■ EXERCISE REQUIREMENTS:
Locate every line that holds the string "from" and copy it.

■ DATASET EXTRACT:
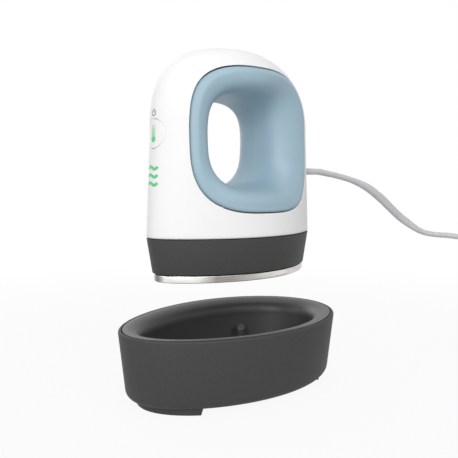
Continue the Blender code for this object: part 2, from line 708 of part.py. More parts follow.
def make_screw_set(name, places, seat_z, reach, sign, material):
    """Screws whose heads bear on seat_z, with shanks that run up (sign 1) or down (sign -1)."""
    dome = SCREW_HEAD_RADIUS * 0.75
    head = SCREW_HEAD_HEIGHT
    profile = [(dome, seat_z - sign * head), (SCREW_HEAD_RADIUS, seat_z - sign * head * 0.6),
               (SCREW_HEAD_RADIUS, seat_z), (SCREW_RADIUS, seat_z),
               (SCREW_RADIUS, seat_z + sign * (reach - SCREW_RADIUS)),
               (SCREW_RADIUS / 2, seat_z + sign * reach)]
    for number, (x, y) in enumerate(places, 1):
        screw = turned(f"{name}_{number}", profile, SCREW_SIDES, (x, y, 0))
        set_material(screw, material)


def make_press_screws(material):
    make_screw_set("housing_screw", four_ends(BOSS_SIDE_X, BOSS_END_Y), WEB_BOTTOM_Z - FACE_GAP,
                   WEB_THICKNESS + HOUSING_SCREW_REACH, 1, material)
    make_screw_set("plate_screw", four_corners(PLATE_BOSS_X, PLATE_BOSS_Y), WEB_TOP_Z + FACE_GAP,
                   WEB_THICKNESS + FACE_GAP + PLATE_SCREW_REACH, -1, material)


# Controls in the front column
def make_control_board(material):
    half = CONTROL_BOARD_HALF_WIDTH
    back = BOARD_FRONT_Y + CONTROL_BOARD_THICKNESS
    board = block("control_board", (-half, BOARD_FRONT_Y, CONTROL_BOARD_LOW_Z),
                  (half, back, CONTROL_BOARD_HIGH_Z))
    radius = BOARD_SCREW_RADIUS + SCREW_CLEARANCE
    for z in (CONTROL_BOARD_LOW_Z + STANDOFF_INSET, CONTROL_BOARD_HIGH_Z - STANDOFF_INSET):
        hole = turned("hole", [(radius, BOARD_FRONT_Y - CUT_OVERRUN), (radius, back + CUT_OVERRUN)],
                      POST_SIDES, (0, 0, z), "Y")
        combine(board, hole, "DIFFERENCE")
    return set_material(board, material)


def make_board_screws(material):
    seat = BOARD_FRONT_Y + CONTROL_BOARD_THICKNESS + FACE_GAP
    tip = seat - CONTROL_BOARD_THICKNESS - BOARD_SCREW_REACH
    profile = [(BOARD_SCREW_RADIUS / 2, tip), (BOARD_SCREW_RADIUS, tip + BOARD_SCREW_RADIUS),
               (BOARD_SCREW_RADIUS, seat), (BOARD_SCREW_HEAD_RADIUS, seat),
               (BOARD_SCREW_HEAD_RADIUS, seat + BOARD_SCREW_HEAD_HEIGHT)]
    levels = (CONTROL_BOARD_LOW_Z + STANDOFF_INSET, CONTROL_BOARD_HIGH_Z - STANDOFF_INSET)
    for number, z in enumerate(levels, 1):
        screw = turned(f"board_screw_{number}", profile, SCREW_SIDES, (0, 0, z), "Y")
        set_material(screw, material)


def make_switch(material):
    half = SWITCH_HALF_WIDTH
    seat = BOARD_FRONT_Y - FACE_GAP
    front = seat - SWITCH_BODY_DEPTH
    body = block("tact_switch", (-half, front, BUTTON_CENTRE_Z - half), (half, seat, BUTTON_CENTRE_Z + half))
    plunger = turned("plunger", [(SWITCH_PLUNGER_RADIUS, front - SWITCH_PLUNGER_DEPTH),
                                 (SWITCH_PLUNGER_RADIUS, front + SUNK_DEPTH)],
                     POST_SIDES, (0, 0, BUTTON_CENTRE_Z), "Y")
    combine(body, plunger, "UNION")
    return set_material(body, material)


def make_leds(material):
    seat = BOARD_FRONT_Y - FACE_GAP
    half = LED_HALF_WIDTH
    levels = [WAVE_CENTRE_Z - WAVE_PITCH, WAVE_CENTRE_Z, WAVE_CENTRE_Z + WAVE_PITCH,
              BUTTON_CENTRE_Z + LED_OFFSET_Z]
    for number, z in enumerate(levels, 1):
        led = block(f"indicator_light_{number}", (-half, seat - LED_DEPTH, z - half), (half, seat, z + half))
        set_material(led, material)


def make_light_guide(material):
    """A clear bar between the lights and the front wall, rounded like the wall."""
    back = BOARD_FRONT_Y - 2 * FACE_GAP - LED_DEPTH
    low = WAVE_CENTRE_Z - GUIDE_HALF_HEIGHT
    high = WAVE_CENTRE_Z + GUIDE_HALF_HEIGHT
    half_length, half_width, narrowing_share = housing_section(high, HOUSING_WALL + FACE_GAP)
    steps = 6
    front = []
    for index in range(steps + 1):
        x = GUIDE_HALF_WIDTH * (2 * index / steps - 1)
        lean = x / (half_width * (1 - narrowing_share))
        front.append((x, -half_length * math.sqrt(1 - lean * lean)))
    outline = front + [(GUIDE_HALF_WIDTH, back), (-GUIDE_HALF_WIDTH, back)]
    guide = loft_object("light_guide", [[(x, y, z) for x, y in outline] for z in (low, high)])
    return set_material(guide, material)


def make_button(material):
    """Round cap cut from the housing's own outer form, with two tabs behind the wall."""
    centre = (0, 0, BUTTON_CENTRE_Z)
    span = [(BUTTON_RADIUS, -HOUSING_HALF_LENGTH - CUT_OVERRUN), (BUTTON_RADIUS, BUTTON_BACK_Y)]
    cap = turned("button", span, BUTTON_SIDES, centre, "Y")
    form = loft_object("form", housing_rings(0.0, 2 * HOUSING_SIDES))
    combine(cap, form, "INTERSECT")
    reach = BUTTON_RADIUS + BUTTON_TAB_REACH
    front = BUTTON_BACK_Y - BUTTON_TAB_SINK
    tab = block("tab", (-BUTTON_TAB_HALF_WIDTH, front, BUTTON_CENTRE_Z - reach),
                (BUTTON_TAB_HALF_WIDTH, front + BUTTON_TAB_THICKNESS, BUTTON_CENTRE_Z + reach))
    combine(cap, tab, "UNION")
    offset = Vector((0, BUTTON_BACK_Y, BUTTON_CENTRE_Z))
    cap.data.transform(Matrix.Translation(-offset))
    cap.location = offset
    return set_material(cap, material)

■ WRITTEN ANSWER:
Continue the Blender code for this object: part 2, from line 708 of part.py. More parts follow.
    """Round cap cut from the housing's own outer form, with two tabs behind the wall."""